Pokémon Picross received "generally favorable" reviews, according to video game review aggregator Metacritic. Destructoid found the game to be an improvement over previous Picross entries, stating "Aside from the strangely disguised pricing scheme, the new additions to Pokémon Picross exceed expectations," giving special mention to the ability to complete extra objectives in stages, the unlocking of "mural" images, and the Mega Picross mode encouraging non-standard play.
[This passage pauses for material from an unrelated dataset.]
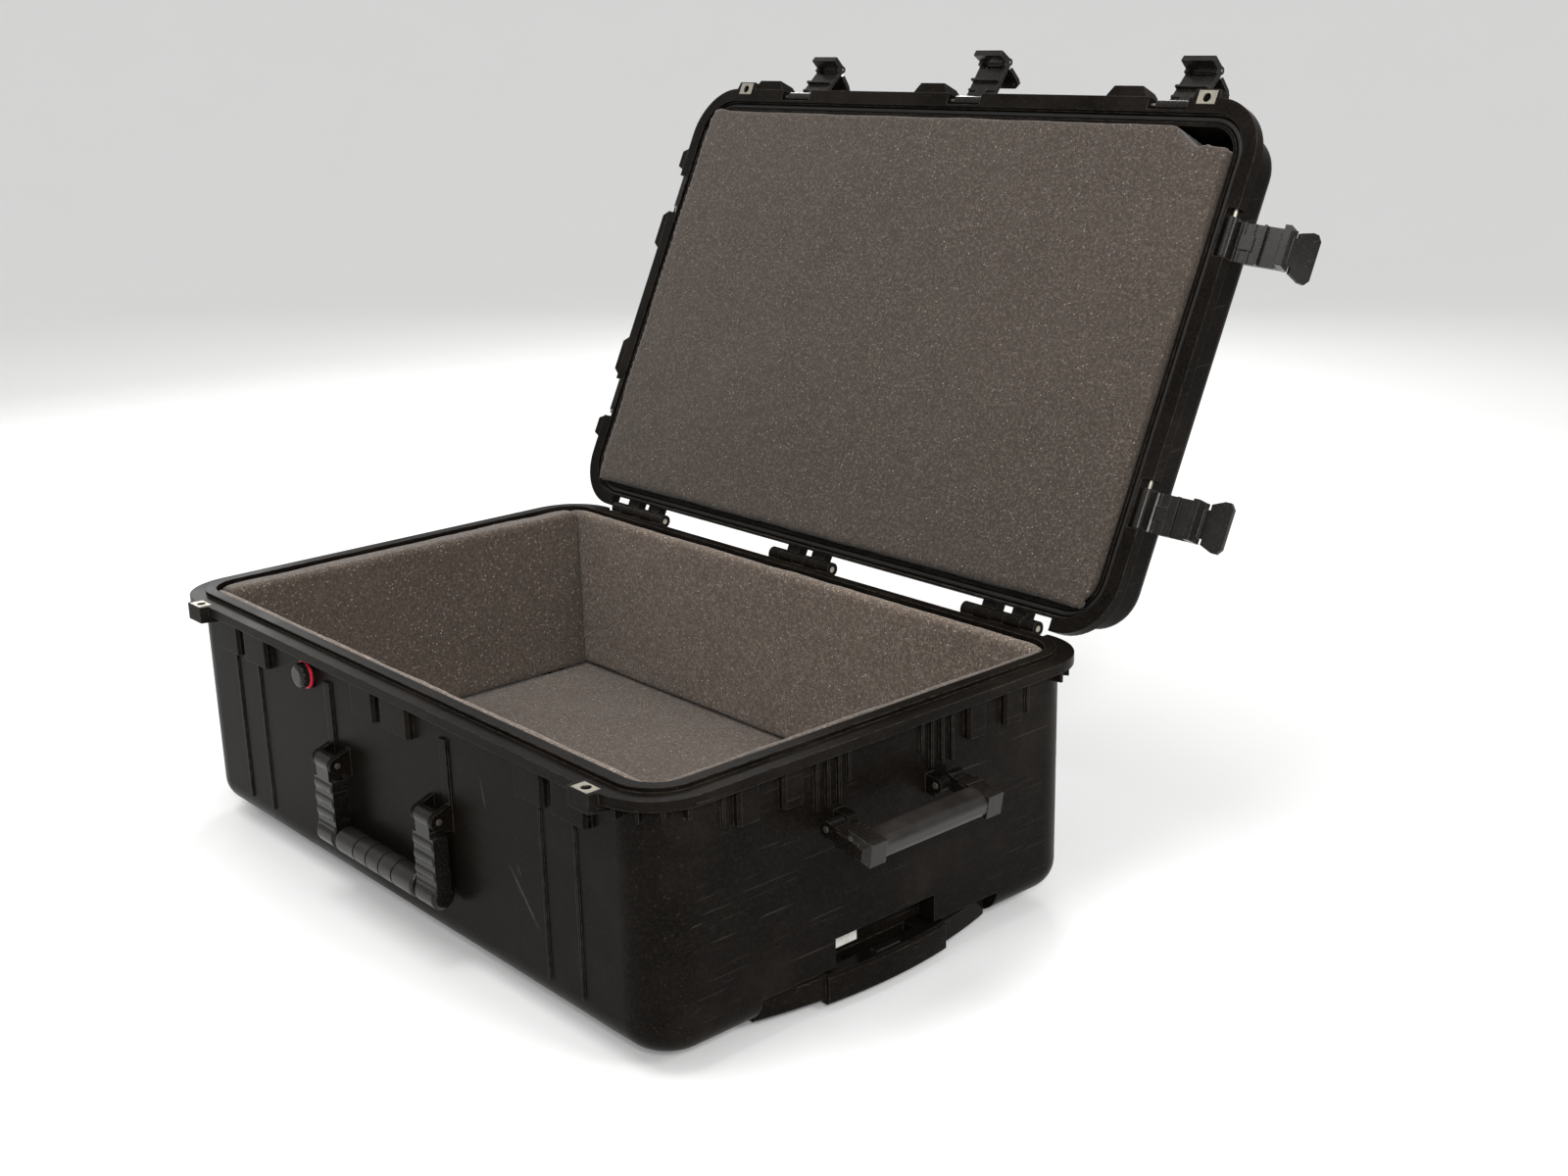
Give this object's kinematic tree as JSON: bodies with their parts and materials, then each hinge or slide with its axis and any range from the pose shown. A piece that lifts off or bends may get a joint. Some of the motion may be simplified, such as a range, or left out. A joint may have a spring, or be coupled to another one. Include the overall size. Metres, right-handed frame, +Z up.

Stephen Totilo of Kotaku gave a high recommendation for the game, calling it a proper mix of the Pokémon and Picross franchises, but criticized the free-to-play mechanics of the game as a "temporary nuisance". Jenni Lada for Siliconera gave the game a favorable review, highlighting the game's features as part of the prospects for future Jupiter-published Picross titles.

Kyle Hilliard of Game Informer found that the game was "difficult to recommend universally", and that the free-to-play mechanic was not conducive to a Picross-style puzzle title, stating "Free-to-play is not inherently a bad thing... but unlike most successful free-to-play games, Picross puzzles are not randomized nor worth replaying." The editor did commend the title for not being an "endless money-sink" by having the in-game currency become free after 5,000 are purchased.

Aggregate scores
| Aggregator | Score |
|---|---|
| Metacritic | 75/100 |
| OpenCritic | 33% recommend |

Review scores
| Publication | Score |
|---|---|
| Destructoid | 8/10 |
| Game Informer | 6.75/10 |
| Nintendo Life | 7/10 |
| Nintendo World Report | 8.5/10 |
| Cubed3 | 8/10 |

== Legacy ==
While Pokémon Picross and My Nintendo Picross: The Legend of Zelda: Twilight Princess, both Nintendo collaborations, released in quick succession, the games never received another Nintendo-based follow-up, with Jupiter Corporation left to release non-themed Picross games or collaborate with other publishers. In 2023, Norichika Meguro, managing director of Jupiter, stated that while the company wanted to collaborate with Nintendo, it was more difficult than before due to how protective they are of their intellectual property.